The Enchanted Garden Exhibition at the Mercury 20
Brewster utilized artificial intelligence to create semi-abstract floral compositions to recall nature for the Enchanted Garden series exhibiting at the Mercury 20 Gallery from May 5, 2023 in Oakland. To do so, she uses color and light to emphasize the soul of her subject. In this way, Brewster highlights the ability of floral images to explore themes such as the future of the natural environment in which we live. The series reflects a place that captures the essence of nature and presents it as an enchanted garden where magical flowers bloom in delicate shades, with each petal a canvas for wonder and beauty.

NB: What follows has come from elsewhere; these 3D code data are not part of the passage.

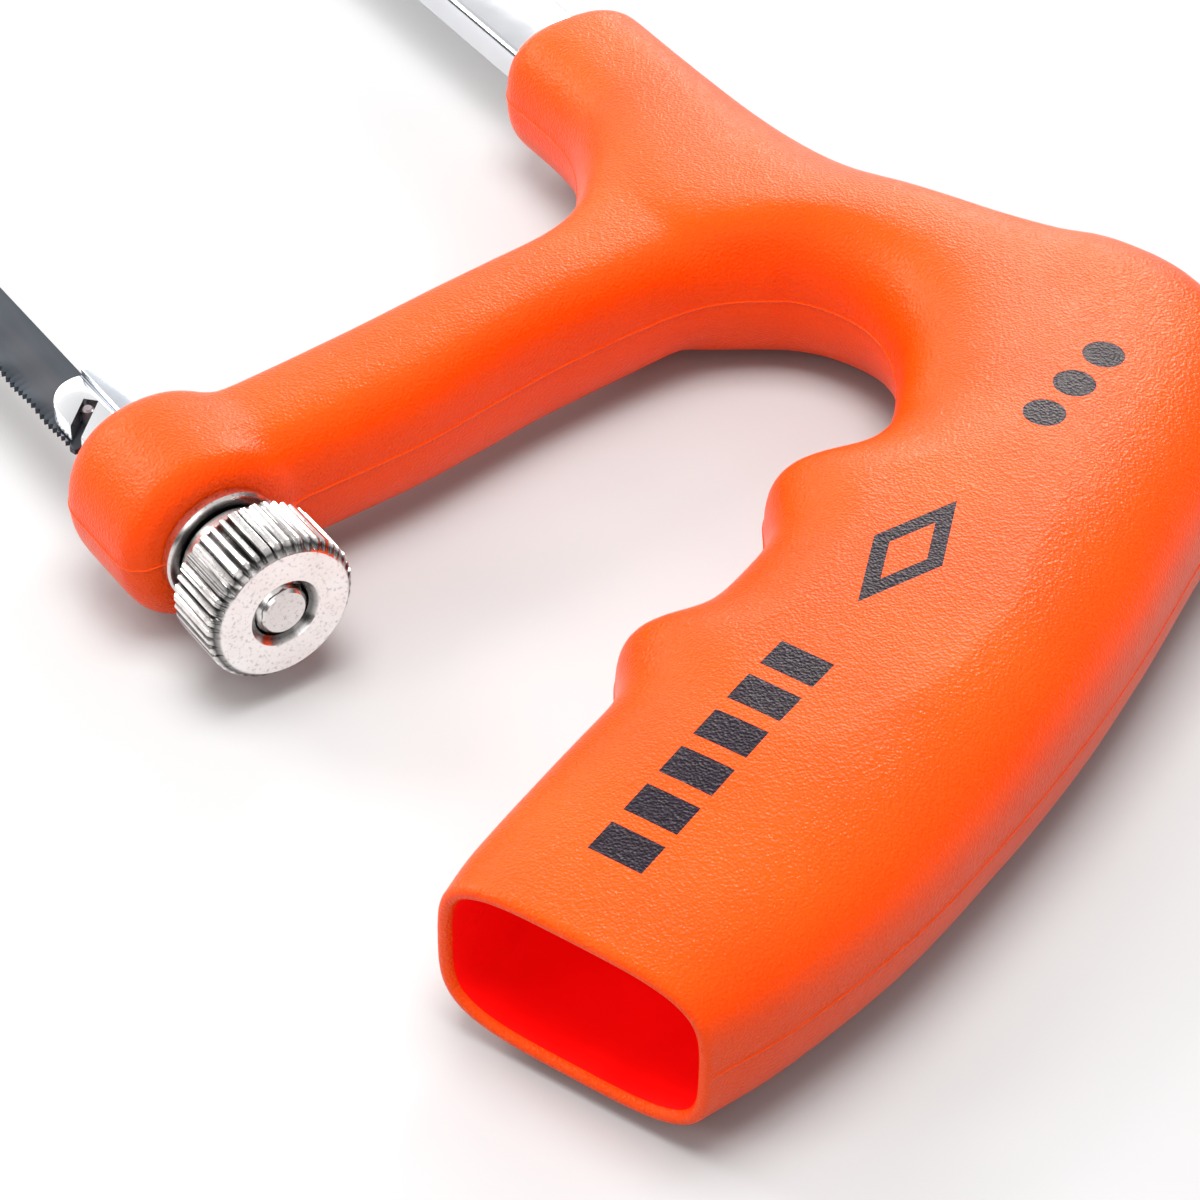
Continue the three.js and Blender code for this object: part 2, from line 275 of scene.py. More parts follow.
def quarter(centre, width, height, start):
    """Points on a quarter of an ellipse, anticlockwise from an angle in degrees."""
    count = 20
    turns = [math.radians(start + 90 * index / count) for index in range(count + 1)]
    return [(centre[0] + width * math.cos(turn), centre[1] + height * math.sin(turn)) for turn in turns]


# ---- Materials ----------------------------------------------------------------------------------

class Nodes:
    """A material's node tree with short calls for the nodes used here."""

    def __init__(self, name):
        self.material = bpy.data.materials.new(name)
        self.material.use_nodes = True
        self.tree = self.material.node_tree
        self.shader = self.tree.nodes["Principled BSDF"]
        self.place = self.tree.nodes.new("ShaderNodeTexCoord").outputs["Object"]

    def add(self, kind, **inputs):
        node = self.tree.nodes.new(kind)
        for key, value in inputs.items():
            if hasattr(node, key) and not key[0].isupper():
                setattr(node, key, value)
            else:
                self.feed(node.inputs[key.replace("_", " ")], value)
        return node

    def feed(self, socket, value):
        if isinstance(value, bpy.types.NodeSocket):
            self.tree.links.new(value, socket)
        else:
            socket.default_value = value

    def noise(self, scale, detail=2.0, roughness=0.5, vector=None):
        node = self.add("ShaderNodeTexNoise", Scale=scale, Detail=detail, Roughness=roughness)
        self.feed(node.inputs["Vector"], vector or self.place)
        return node.outputs["Fac"]

    def stretched(self, x, y, z):
        node = self.add("ShaderNodeMapping", Scale=(x, y, z))
        self.feed(node.inputs["Vector"], self.place)
        return node.outputs["Vector"]

    def ramp(self, factor, *stops):
        node = self.tree.nodes.new("ShaderNodeValToRGB")
        self.feed(node.inputs["Fac"], factor)
        elements = node.color_ramp.elements
        while len(elements) < len(stops):
            elements.new(0.5)
        for element, (position, color) in zip(elements, stops):
            element.position = position
            element.color = (*color, 1) if isinstance(color, tuple) else (color, color, color, 1)
        return node.outputs["Color"]

    def span(self, factor, low, high):
        node = self.add("ShaderNodeMapRange", To_Min=low, To_Max=high)
        self.feed(node.inputs["Value"], factor)
        return node.outputs["Result"]

    def math(self, operation, first, second=0.0):
        node = self.tree.nodes.new("ShaderNodeMath")
        node.operation = operation
        self.feed(node.inputs[0], first)
        self.feed(node.inputs[1], second)
        return node.outputs[0]

    def mix(self, factor, first, second):
        node = self.tree.nodes.new("ShaderNodeMix")
        node.data_type = "RGBA"
        self.feed(node.inputs[0], factor)
        self.feed(node.inputs[6], first)
        self.feed(node.inputs[7], second)
        return node.outputs[2]

    def product(self, first, second):
        mixed = self.mix(1.0, first, second)
        mixed.node.blend_type = "MULTIPLY"
        return mixed

    def bump(self, height, distance, strength=1.0, normal=None):
        node = self.add("ShaderNodeBump", Strength=strength, Distance=distance)
        self.feed(node.inputs["Height"], height)
        if normal:
            self.feed(node.inputs["Normal"], normal)
        return node.outputs["Normal"]

    def done(self, **sockets):
        for key, value in sockets.items():
            self.feed(self.shader.inputs[key.replace("_", " ")], value)
        return self.material


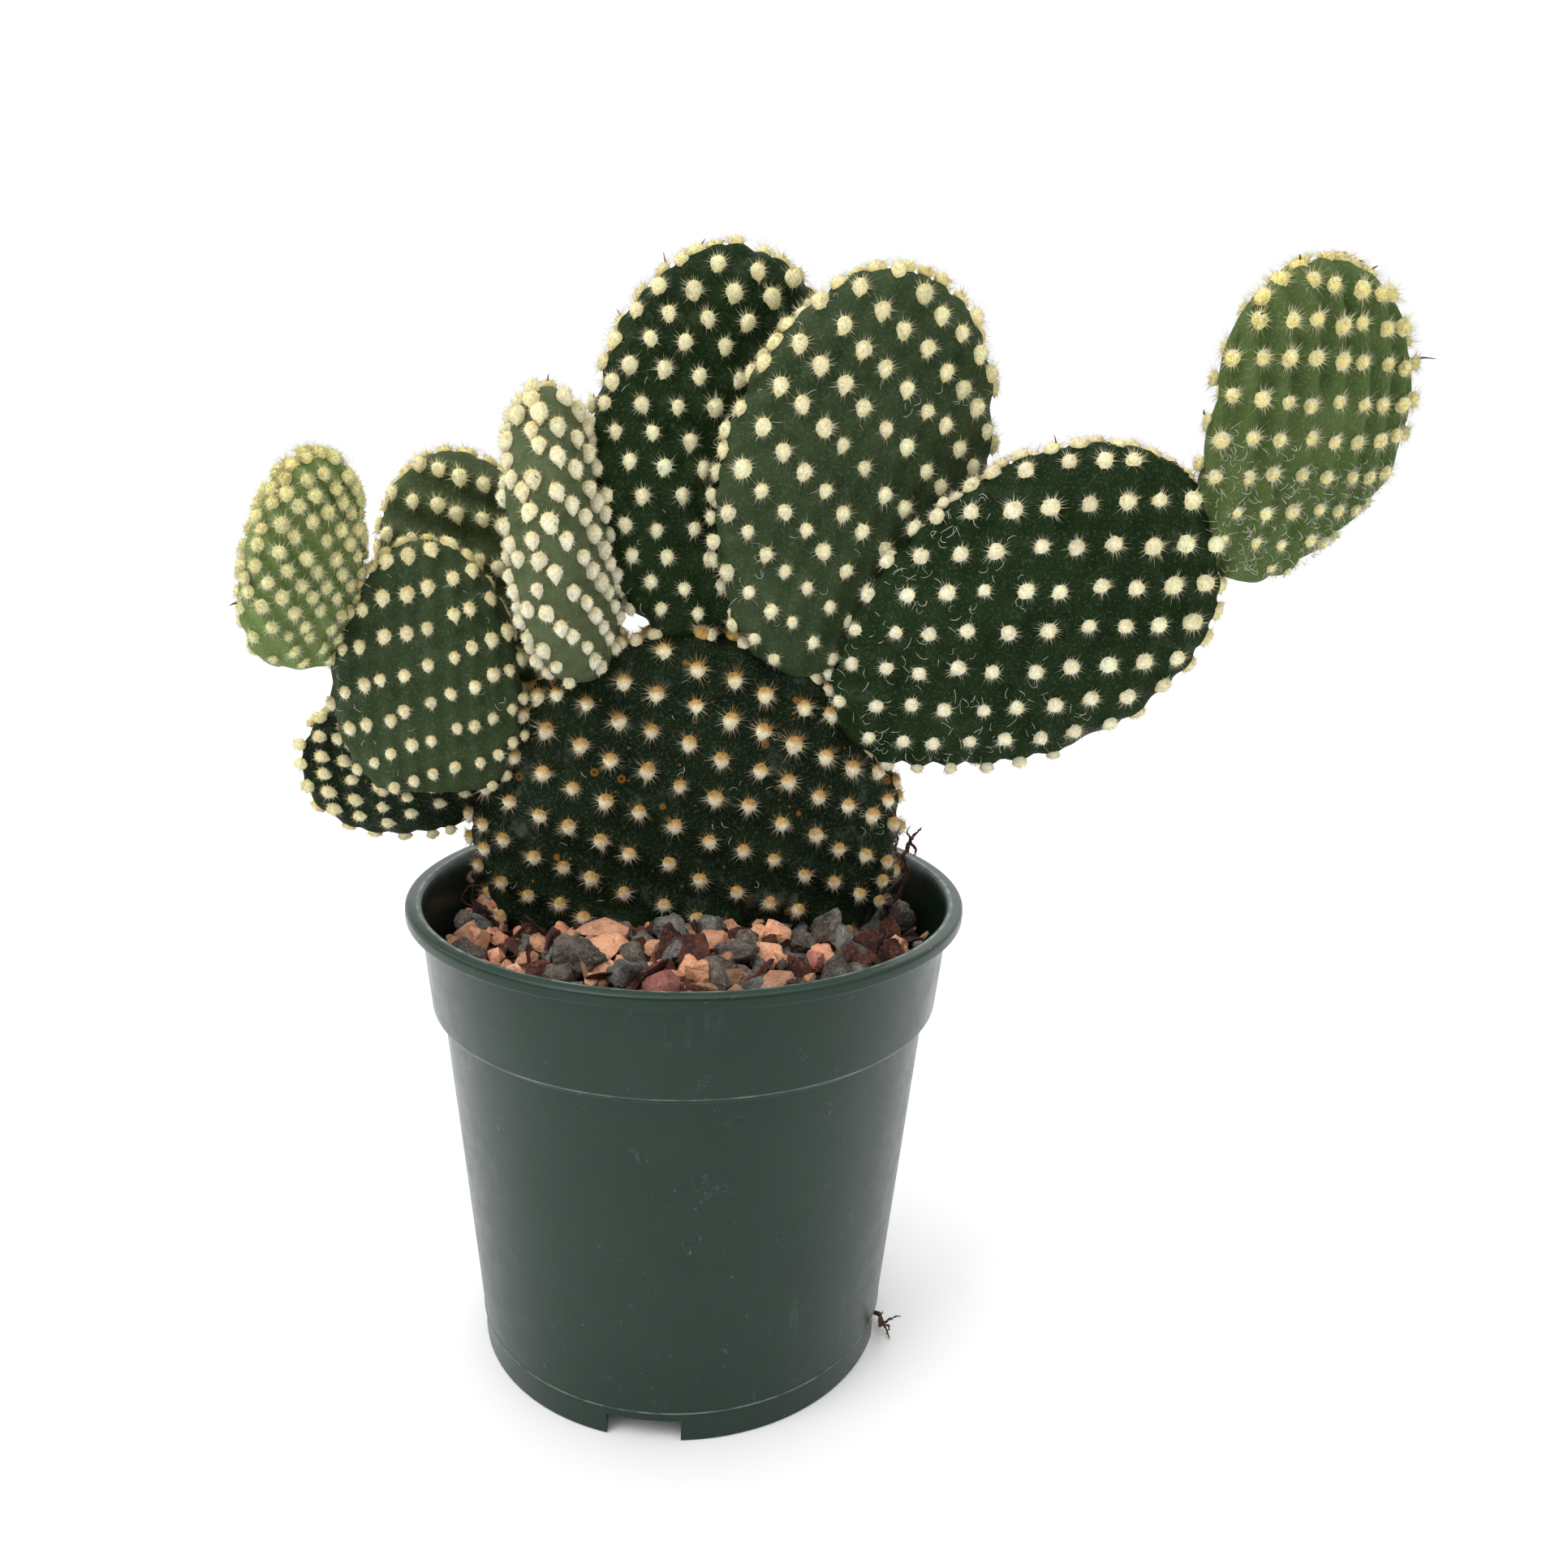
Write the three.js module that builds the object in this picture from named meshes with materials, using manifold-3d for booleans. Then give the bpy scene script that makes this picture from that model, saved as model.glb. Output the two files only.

Hello Andrea! First, tell us where you grew up and when or how you understood you wanted to become an artist.
Hello there! I grew up in the San Francisco Bay Area, and wanted to be an artist since I was a child. I have always loved to make things and explore different media and ideas. The question of “What if…??” has long been a fundamental part of my practice as an artist.
Please briefly describe your technique and tell us what drives you to make art.
As a mixed-media artist, I have utilized various techniques and mediums, including handwriting, textiles, paper, 3D printing pen, and AI. I want to make art as a way of exploring and am particularly intrigued by the natural world and work simultaneously otherworldly and familiarly.
What is the main feature that has changed in your work or practice?
The media and techniques I have used have changed considerably through the years. I am constantly looking for new ways to explore and new mediums to try out. Digital media fascinates me. But, simultaneously, a consistent theme flows through my work, stitching it together into a single whole.
Which artist primarily inspires your work? And is there something else, outside visual arts, that keeps you motivated?
I am currently very inspired by the work of Czech outsider artist Anna Zemankova. My walks on the trails of the East Bay hills are a constant source of inspiration. Here I remind myself of our connection with the natural world and how important it is to protect and maintain wild areas, even as we become increasingly technologically sophisticated.
How would you like people to engage with your work?
The highest praise for me is when someone says my work is beautiful, as it means they have connected with the piece and have allowed a tiny bit of the aesthetic into their system. I hope that tiny seed continues to grow and blossom within them.
Spread the word! Do you have anything exciting on the horizon?
I will have a solo show of my new AI work at Mercury Twenty Gallery in Oakland, CA, from May 5-June 10, 2023.